Let's make up our minds after we see all the evidence.
It's always interesting to see when people say, let's wait for the evidence and when people are willing to jump beyond the evidence at hand.
Always very interesting because it is a good way of revealing bias.
Every human being has a has a.
Tendency toward this stuff, but the media are overwhelmingly biased in one direction now I will say that the media's bias is not any shock to me I think that the the greatest shock to me is the continuing malfeasance I mean true malfeasance of High-ranking members of the intelligence community is severely disquieting to me.
That so many high-ranking members of the Obama intelligence community, these are people who are supposed to be tasked with protecting us from terrorism, protecting us from threats foreign and domestic, that these folks are so politically biased that they went on television night after night proclaiming that the elected president of the United States is a traitor and that he would be proved to be that these folks are so politically biased that they went on television night after night proclaiming I mean, John Brennan, the former head of the CIA under Barack Obama, he was head of the CIA when the Trump-Russia investigation was initiated.
He was on MSNBC last night after spending legitimately two years proclaiming that he had secret knowledge that President Trump had committed some nefarious act of treason.
He was on MSNBC last night.
He said, Oh, well, you know, my mistake, I guess.
I mean, like, I just, you know, I guess I thought that there was more than there actually was.
Oh, well.
I don't know if I received bad information, but I think I suspected that there was more than there actually was.
And I am relieved that it's been determined that there was not a criminal conspiracy with the Russian government over our election.
I think that is good news for the country.
I still point to things that were done publicly or efforts to try to have conversations with the Russians that were inappropriate.
But I'm not all that surprised that the high bar of criminal conspiracy was not met.
Whoopsie doodle.
You know, I've spent the last couple of years suggesting from my perch at the top of one of America's foremost intelligence agencies, using the expertise that comes along with that position, proclaiming that the president is a traitor to the United States.

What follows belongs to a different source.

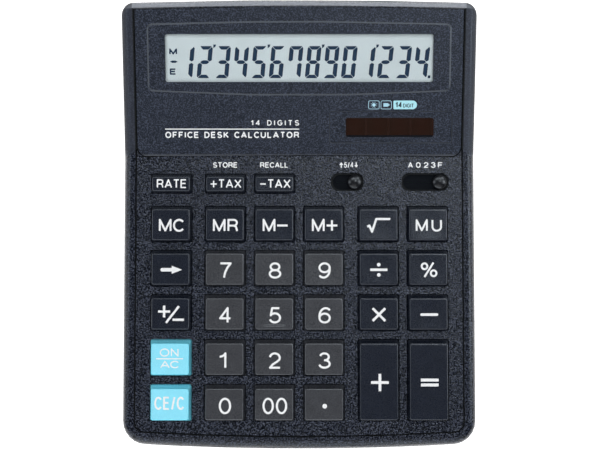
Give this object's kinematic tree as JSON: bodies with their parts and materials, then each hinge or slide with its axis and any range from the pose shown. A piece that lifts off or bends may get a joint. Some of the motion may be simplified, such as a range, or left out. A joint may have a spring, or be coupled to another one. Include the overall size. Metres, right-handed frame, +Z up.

I guess I just got a little out ahead of myself.
You know, it's understandable, really, to call the president, the elected president, a traitor.
You know, we were investigating him during the campaign on the basis of scanty to no evidence.
But sure, you know, everybody makes mistakes, guys.
It's not just John Brennan.
A former FBI official named Chuck Rosenberg was on Meet the Press, and he said that Mueller's decision not to come to a conclusion on obstruction, quote, strikes me as a little bit curious because, quote, prosecutors get paid to make determinations and recommendations.
Or perhaps he didn't have the evidence to determine whether or not obstruction took place.
But now we've got a former FBI official using the expertise of his position to proclaim that maybe something nefarious is going on there.
And it doesn't stop there.
I don't know how we are supposed to trust our intelligence community when they are so obviously and thoroughly politicized.
I'm talking to top-level people.
It's funny, at every major American institution, there are the low-level people who actually do a lot of the day-to-day work.
Those are the ones who are trying to track down crime, stop terrorism.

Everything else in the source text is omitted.